Abstract

Complicated terrain was considered and simplified as two-dimensional (2D) terrain in a dynamical downscaling model and a parametric wind field model for typhoons developed by the Shanghai Typhoon Institute. The 2D terrain was further modeled as uphill and downhill segments with various slope angles relative to the incoming flow. The wind speed ratios and pressure characteristics around the 2D terrain were numerically and experimentally investigated in this study. Aerodynamic characteristics of the 2D terrain with a limited-length upper surface were first investigated in the wind tunnel with sheared incoming flow. The corresponding numerical investigation was also conducted by using the commercial computational fluid dynamics code FLUENT with the realizable k-e turbulence model. Special efforts were made to maintain the inflow boundary conditions throughout the computational domain.
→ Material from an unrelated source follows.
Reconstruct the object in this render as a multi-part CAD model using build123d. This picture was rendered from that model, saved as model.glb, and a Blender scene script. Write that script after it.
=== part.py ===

Aerodynamic characteristics were then investigated for the ideal 2D terrain with an unlimited-length upper surface by using a numerical method with uniform incoming flow. Comparisons of the different terrain models and incoming flows from the above studies show that the wind pressure coefficients and the wind speed ratios are both affected by the slope angle. A negative peak value of the wind pressure coefficients exists at the escarpment point, where flow separation occurs, for the uphill and downhill terrain models with slope angles of 40° and 30°, respectively. Correspondingly, the streamwise wind speed ratios at the points above the escarpment point for the uphill terrain model increase with increasing slope angle, reach their peak values at the slope angle of α = 40° and decrease when the slope angle increases further. For the downhill terrain model, similar trends exist at the points above the escarpment point with the exception that the critical slope angle is a = 30°.